What the leaked Google Search documents reveal
Thousands of documents, which appear to come from Google’s internal Content API Warehouse, were released on March 13 on GitHub by an automated bot called yoshi-code-bot. These documents were shared with Rand Fishkin, SparkToro co-founder, earlier this month. This leak offers a glimpse into how Google’s ranking algorithm may work, providing invaluable insights for SEOs.
Key findings from the Google Search documents
According to Fishkin and Michael King, iPullRank CEO, who reviewed and analyzed the documents, here’s what we know:
- Ranking features: The API documentation includes 2,596 modules with 14,014 attributes. However, the documents do not specify how any of these ranking features are weighted.
- Twiddlers: These are re-ranking functions that can adjust the information retrieval score of a document or change its ranking.
- Demotions: Content can be demoted for various reasons, such as a link not matching the target site, SERP signals indicating user dissatisfaction, product reviews, location, exact match domains, and pornographic content.
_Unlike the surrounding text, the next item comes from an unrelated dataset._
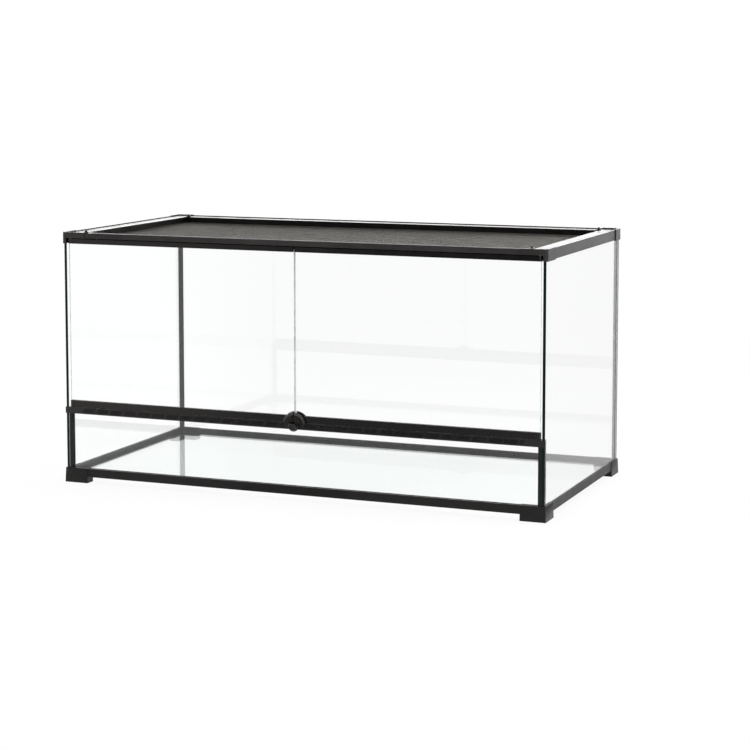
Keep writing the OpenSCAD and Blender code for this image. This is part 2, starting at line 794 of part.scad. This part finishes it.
// Tongue along the lock's free direction, rounded at its tip and round the shaft
module screen_tongue(is_right, is_rear) color(plastic) at_screen_lock(is_right, is_rear)
    translate([0, 0, tongue_z]) linear_extrude(tongue_t) difference() {
        union() {
            circle(r = screen_pin_r + tongue_wall);
            translate([0, -tongue_w / 2]) square([tongue_l - tongue_w / 2, tongue_w]);
            translate([tongue_l - tongue_w / 2, 0]) circle(r = tongue_w / 2);
        }
        circle(r = screen_pin_r + seat_fit);
    }

base_rail(front);  // base_rail_front
base_rail(right);  // base_rail_right
base_rail(rear);  // base_rail_rear
base_rail(left);  // base_rail_left
foot(false, false);  // foot_front_left
foot(true, false);  // foot_front_right
foot(false, true);  // foot_rear_left
foot(true, true);  // foot_rear_right
bottom_glass();
rear_glass();
side_glass(left);  // left_glass
side_glass(right);  // right_glass
lower_front_glass();
front_post(false);  // front_post_left
front_post(true);  // front_post_right
corner_seals();
vent_strip();
vent_end(false);  // vent_end_left
vent_end(true);  // vent_end_right
top_rail(front);  // top_rail_front
top_rail(right);  // top_rail_right
top_rail(rear);  // top_rail_rear
top_rail(left);  // top_rail_left
top_corner(false, false);  // top_corner_front_left
top_corner(true, false);  // top_corner_front_right
top_corner(false, true);  // top_corner_rear_left
top_corner(true, true);  // top_corner_rear_right
door_pane(false);  // left_door_glass
door_bottom_rail(false);  // left_door_bottom_rail
door_top_rail(false);  // left_door_top_rail
door_pull(false);  // left_door_pull
door_pins(false);  // left_door_pins
door_pane(true);  // right_door_glass
door_bottom_rail(true);  // right_door_bottom_rail
door_top_rail(true);  // right_door_top_rail
door_pull(true);  // right_door_pull
door_pins(true);  // right_door_pins
lock_knob();
lock_spindle();
lock_clip();
screen_bar(front);  // screen_bar_front
screen_bar(right);  // screen_bar_right
screen_bar(rear);  // screen_bar_rear
screen_bar(left);  // screen_bar_left
screen_corner(false, false);  // screen_corner_front_left
screen_corner(true, false);  // screen_corner_front_right
screen_corner(false, true);  // screen_corner_rear_left
screen_corner(true, true);  // screen_corner_rear_right
screen_mesh();
screen_spline();
screen_lock(false, false);  // screen_lock_front_left
screen_lock(true, false);  // screen_lock_front_right
screen_lock(false, true);  // screen_lock_rear_left
screen_lock(true, true);  // screen_lock_rear_right
screen_tongue(false, false);  // screen_tongue_front_left
screen_tongue(true, false);  // screen_tongue_front_right
screen_tongue(false, true);  // screen_tongue_rear_left
screen_tongue(true, true);  // screen_tongue_rear_right
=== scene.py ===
"""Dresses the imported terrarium: moulded plastic, glass with dark edges, a woven wire mesh, and a
plain white studio seen through a long lens. Lengths are in metres, in the part's own frame."""

import json
import math

import bpy
import numpy as np
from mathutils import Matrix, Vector


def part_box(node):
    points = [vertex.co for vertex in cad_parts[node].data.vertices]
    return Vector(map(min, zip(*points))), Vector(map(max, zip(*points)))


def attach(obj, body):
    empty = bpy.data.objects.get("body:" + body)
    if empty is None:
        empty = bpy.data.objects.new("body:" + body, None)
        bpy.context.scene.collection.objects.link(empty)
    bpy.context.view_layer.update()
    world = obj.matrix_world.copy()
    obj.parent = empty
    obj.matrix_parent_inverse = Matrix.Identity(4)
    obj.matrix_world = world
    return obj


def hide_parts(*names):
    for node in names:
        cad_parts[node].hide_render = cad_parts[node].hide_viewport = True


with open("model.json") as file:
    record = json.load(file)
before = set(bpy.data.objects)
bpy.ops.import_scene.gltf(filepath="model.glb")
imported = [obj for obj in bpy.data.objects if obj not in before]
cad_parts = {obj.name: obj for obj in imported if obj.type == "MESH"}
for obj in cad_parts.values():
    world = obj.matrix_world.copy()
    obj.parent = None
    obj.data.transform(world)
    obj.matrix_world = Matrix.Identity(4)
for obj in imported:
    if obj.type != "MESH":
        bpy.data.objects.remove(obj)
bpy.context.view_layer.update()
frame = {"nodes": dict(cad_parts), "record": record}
nodes = frame["nodes"]

MM = 0.001
SLOTS = {row["node"]: row["material_slot"] for row in frame["record"]["subparts"]}


# ---------------------------------------------------------------- shader nodes
class ShaderTree:
    """A short way to write shader nodes: add() makes a node, sets its inputs and returns it."""

    def __init__(self, tree):
        self.tree = tree
        self.tree.nodes.clear()

    def add(self, kind, inputs=None, **settings):
        node = self.tree.nodes.new(kind)
        for key, value in settings.items():
            setattr(node, key, value)
        for key, value in (inputs or {}).items():
            socket = node.inputs[key]
            if isinstance(value, bpy.types.NodeSocket):
                self.tree.links.new(value, socket)
            else:
                socket.default_value = value
        return node

    def math(self, operation, first, second, use_clamp=False):
        node = self.add("ShaderNodeMath", {0: first, 1: second}, operation=operation,
                        use_clamp=use_clamp)
        return node.outputs[0]

    def ramp(self, factor, low, high, position=(0.3, 0.7)):
        """A number that goes from low to high as factor goes through position."""
        node = self.add(
            "ShaderNodeMapRange",
            {"Value": factor, "From Min": position[0], "From Max": position[1],
             "To Min": low, "To Max": high},
        )
        return node.outputs["Result"]

    def choose(self, switch, off, on):
        """off where switch is 0 and on where it is 1; off and on are numbers or sockets."""
        node = self.add("ShaderNodeMix", {"Factor": switch, "A": off, "B": on})
        return node.outputs["Result"]

    def blend(self, factor, first, second):
        """A colour that goes from first to second as factor goes from 0 to 1."""
        node = self.add("ShaderNodeMixRGB", {"Fac": factor, "Color1": (*first, 1),
                                             "Color2": (*second, 1)})
        return node.outputs["Color"]

    def noise(self, scale, detail, roughness=0.5):
        """Noise in the piece's own coordinates, with scale in cycles per metre."""
        where = self.add("ShaderNodeTexCoord").outputs["Object"]
        node = self.add("ShaderNodeTexNoise", {"Vector": where, "Scale": scale,
                                               "Detail": detail, "Roughness": roughness})
        return node.outputs["Fac"]

    def bump(self, height, strength, distance):
        node = self.add("ShaderNodeBump", {"Height": height, "Strength": strength,
                                           "Distance": distance})
        return node.outputs["Normal"]

    def output(self, kind, socket):
        out = self.add(kind)
        self.tree.links.new(socket, out.inputs["Surface"])


def new_material(name):
    """An empty material and its shader tree."""
    material = bpy.data.materials.new(name)
    material.use_nodes = True
    return material, ShaderTree(material.node_tree)


def with_surface(material, tree, socket):
    """The material, finished with the given shader as its surface."""
    tree.output("ShaderNodeOutputMaterial", socket)
    return material


# ---------------------------------------------------------------- materials
PLASTIC_IOR = 1.5
SHEEN_TINT = (1.0, 0.95, 0.91, 1)
GRAIN = 0.35 * MM
GRAIN_DEPTH = 0.012 * MM
GRAIN_STRENGTH = 0.35
FLOW_MARKS_PER_M = 28.0
FLOW_MARK_LIFT = 1.35
MOTTLE_PER_M = 900.0
MOTTLE_DEPTH = 0.02 * MM
TURNING_MARKS_PER_M = 2500.0
WIRE_PATCHES_PER_M = 160.0
WIRE_TINT = (0.55, 0.54, 0.52, 1)
GLASS_IOR = 1.5
EDGE_STREAKS_PER_M = 120.0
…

- Change history: Google keeps a copy of every version of every page it has ever indexed, but only uses the last 20 changes of a URL when analyzing links.
- Links: Link diversity and relevance remain key factors, and PageRank is still very much alive within Google’s ranking features.
- Clicks: Google uses various measurements, including badClicks, goodClicks, lastLongestClicks, and unsquashedClicks. Longer documents may get truncated, while shorter content receives a score based on originality.
- Brand importance: Building a notable, popular, well-recognized brand is crucial for improving organic search rankings and traffic.
- Entities and authorship: Google stores author information associated with content and tries to determine whether an entity is the author of the document.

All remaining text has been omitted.